Il commence à y avoir un réseau de solidarité. Cette année, le collectif Bienvenue a été invité pour participer aux Rencontres de la Haute Romanche. Nous avons rencontré des association des Hautes-Alpes. A Briançon par exemple, les arrivées sont quotidiennes depuis trois ans. Malgré la volonté de tous, il y a un véritable épuisement. Mais il ne peuvent pas s’arrêter. Certains ont vu leur vie se transformer par ce phénomène.
On savait ce qui se passait dans ces régions. On a bien vu les qui existaient d’une ville à l’autre. A Briançon, les migrants sont de passage. Bordeaux est parfois une destination finale. Cette mise en réseau permet un suivi qui a pu se consolider avec ces rencontres.
Un mot sur l’accueil des réfugiés à Bordeaux et sa région ?
Je ne sais pas quoi en dire. Ce que je sais c’est qu’il y a 2000 personnes à la rue dans la métropole, réfugiés ou pas, alors qu’il y a beaucoup de logements vides. Ce que je sais c’est qu’il y a un certain nombre de squats qui ont été évacués par la Préfecture.

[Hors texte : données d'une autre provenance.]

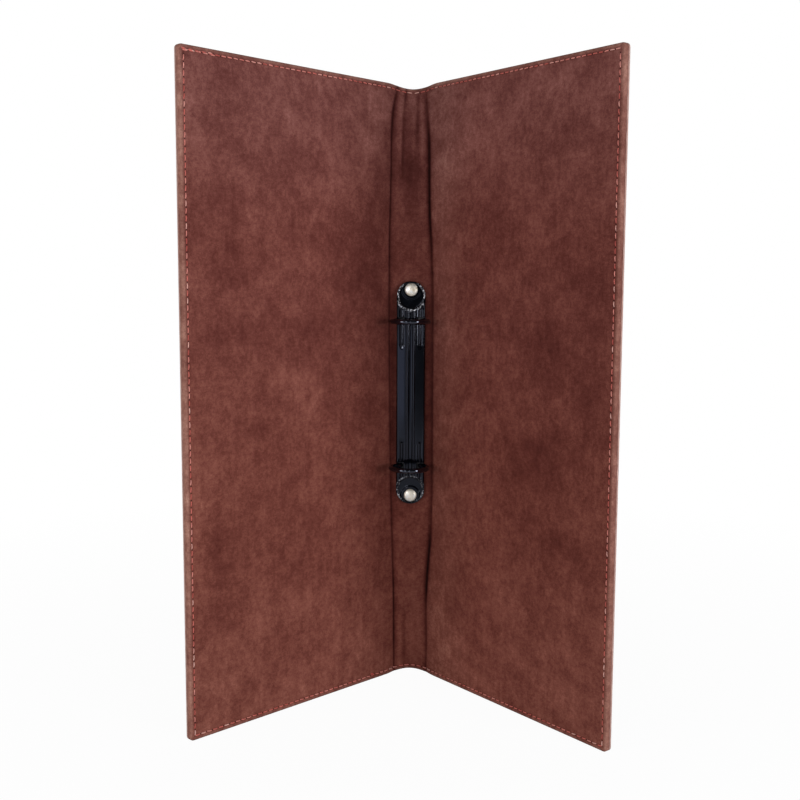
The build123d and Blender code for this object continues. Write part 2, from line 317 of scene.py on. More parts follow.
def cover_point(across, z, depth, side):
    """Points of the cover, for arrays of places."""
    across, z, depth = np.broadcast_arrays(*[np.asarray(v, float) for v in (across, z, depth)])
    x = np.minimum(across, STRAIGHT_FROM)
    past = np.maximum(across - STRAIGHT_FROM, 0)
    y = lining_face(x, z, side)
    step = 0.01
    slope = (lining_face(x + step, z, side) - lining_face(x - step, z, side)) / (2 * step)
    slope = np.where(past > 0, -tan(REST_ANGLE), slope)
    length = np.sqrt(1 + slope ** 2)
    px = x + past * cos(REST_ANGLE) - depth * slope / length
    py = y - past * sin(REST_ANGLE) + depth / length
    fade_low = np.clip(1 - z / DIP_FADE, 0, 1) ** 2
    fade_high = np.clip(1 - (COVER_HEIGHT - z) / DIP_FADE, 0, 1) ** 2
    pz = z + end_dip(across) * (fade_low - fade_high)
    return np.stack([side * px, py, pz], axis=-1)


FORE_EDGE = STRAIGHT_FROM + LEAF_REACH - (
    STRAIGHT_FROM - FOLD_AXIS[0] - (LINING_FACE - FOLD_AXIS[1]) * sin(REST_ANGLE)) / cos(REST_ANGLE)


def edge_place(across, z, start, inset):
    """A point of the outline, nominally at the inset start, drawn in by another inset."""
    upper = z > COVER_HEIGHT / 2
    rise = COVER_HEIGHT - z if upper else z
    tiny = 1e-6
    round_from = FORE_EDGE - LEAF_CORNER
    if rise <= start + tiny and across <= round_from + tiny:
        place = (across, inset)
    elif rise >= LEAF_CORNER - tiny:
        place = (FORE_EDGE - inset, rise)
    else:
        if rise <= start + tiny:
            turn = 45 * (1 - (FORE_EDGE - start - across) / (LEAF_CORNER - start))
        else:
            turn = 45 + 45 * (rise - start) / (LEAF_CORNER - start)
        reach = LEAF_CORNER - inset
        place = (round_from + reach * sin(radians(turn)), LEAF_CORNER - reach * cos(radians(turn)))
    return (place[0], COVER_HEIGHT - place[1] if upper else place[1])


# Rows and columns of the cover's mesh, closer by its edges and creases
ROWS_BY_END = (2.3, 2.6, 3.0, 3.6, 5, 7.5)
SPINE_SHARES = (0, 0.06, 0.16, 0.28, 0.4, 0.52, 0.64, 0.76, 0.88)
STEPS_BY_CREASE = (-1.2, -0.8, -0.5, -0.3, -0.15, 0, 0.15, 0.3, 0.5, 0.8, 1.2, 1.7, 2.3)
BEND_SHARES = (0.2, 0.4, 0.6, 0.8)
LEAF_PLACES = (STRAIGHT_FROM, 17, 19, 22, 26)
STEPS_BY_EDGE = (5, 3.6, 3.0, 2.6, 2.3)


def heights(start):
    near = [start, (start + LEAF_CORNER) / 2, LEAF_CORNER, *ROWS_BY_END]
    middle = list(np.arange(10.0, COVER_HEIGHT - 9.9, 3.0))
    return np.array(near + middle + [COVER_HEIGHT - z for z in reversed(near)])


def columns(start):
    """Columns of the mesh: shares of the spine, steps round the crease, shares of the bend
    beside it, then the leaf."""
    spine = [("share", s) for s in SPINE_SHARES]
    crease = [("crease", d) for d in STEPS_BY_CREASE]
    bend = [("bend", s) for s in BEND_SHARES]
    leaf = [("leaf", a) for a in (*LEAF_PLACES, *np.arange(30.0, FORE_EDGE - 6, 4.0))]
    last = [("leaf", FORE_EDGE - d) for d in
            (*STEPS_BY_EDGE, LEAF_CORNER, (LEAF_CORNER + start) / 2, start)]
    return spine + crease + bend + leaf + last


def column_place(column, z, side):
    kind, value = column
    if kind == "leaf":
        return value
    crease = float(crease_place(z, side))
    first, last = crease + STEPS_BY_CREASE[0], crease + STEPS_BY_CREASE[-1]
    if kind == "bend":
        return last + (STRAIGHT_FROM - last) * value
    return first * value if kind == "share" else crease + value


# How wide each crease is: (height, half width)
CREASE_WIDTH = {
    -1: ((0, 0.42), (290, 0.42), (310, 0.7), (328, 0.8)),
    1: ((0, 0.5), (40, 0.6), (52, 1.0), (82, 1.0), (95, 0.6), (225, 0.6), (255, 0.8),
        (305, 0.85), (328, 0.6)),
}
CREASE_DEPTH = 0.45
# Painted shade in each crease, how dark: (height, share)
CREASE_PAINTED_SHADE = {
    -1: ((0, 0.6), (15, 0.8), (52, 0.85), (70, 0.6), (110, 0.55), (200, 0.6), (225, 0.7),
         (290, 0.8), (315, 0.8), (328, 0.5)),
    1: ((0, 0.45), (38, 0.6), (48, 0.95), (75, 0.95), (88, 0.6), (210, 0.55), (236, 0.7),
        (256, 0.95), (300, 0.9), (316, 0.5), (328, 0.3)),
}

# Soft folds in the spine's lining: place and lean across, spread, from height, to height,
# depth. The first two lie below the head, the third above the foot.
SOFT_FOLDS = (
    (-3.7, 0.042, 0.75, 262, 345, 0.8),
    (2.6, 0.0, 0.9, 292, 345, 0.6),
    (-3.4, 0.0, 0.8, -16, 44, 0.55),
)

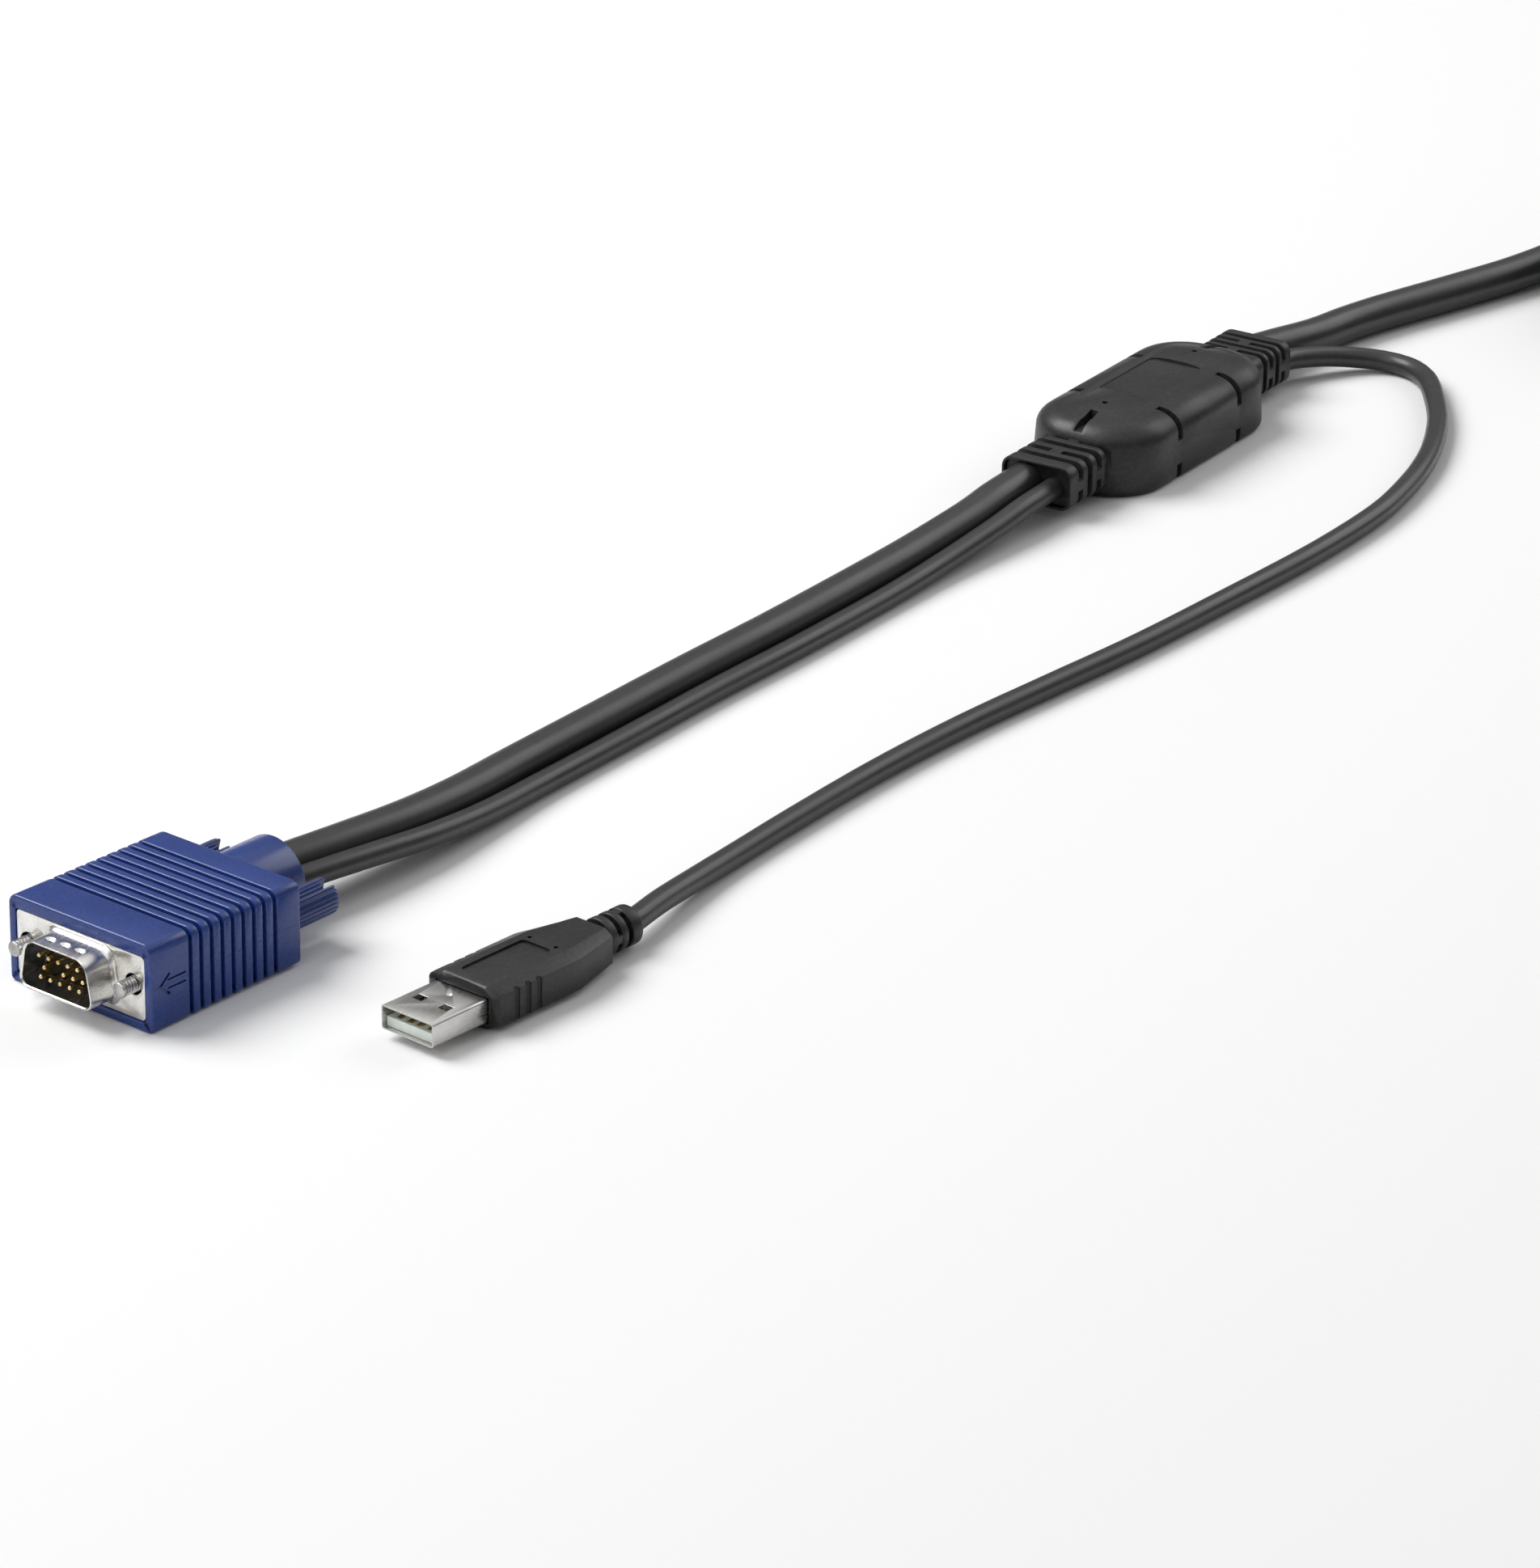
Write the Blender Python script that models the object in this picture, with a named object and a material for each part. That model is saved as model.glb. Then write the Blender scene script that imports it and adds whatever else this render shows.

Il y a de plus en plus de citoyens qui sont sensibilisés et qui sont convaincus qu’il faut faire quelque chose, et qui répondent parfois aux appels des associations pour des dons. On sent bien qu’au niveau de l’opinion publique, il y a une évolution. Celle-ci pourra peut-être faire plier les politiques.
Il y a des exemples au niveau national qui prouvent l’apport des migrants dans la vie locale et économique. Je peux citer l’exemple de Saint-Etienne-de-Baïgorry. Je peux aussi citer l’exemple d’un réfugié soudanais qui a été formé à l’agro-écologie et qui a réussi son intégration parce qu’on lui a donné sa chance.
Sur le plan local, on sait qu’on a besoin de saisonniers. Il y a donc des emplois pour ces réfugiés qui ne demandent qu’à travailler. C’est une initiative qui leur permettraient de s’intégrer et qui peut répondre à des besoins précis.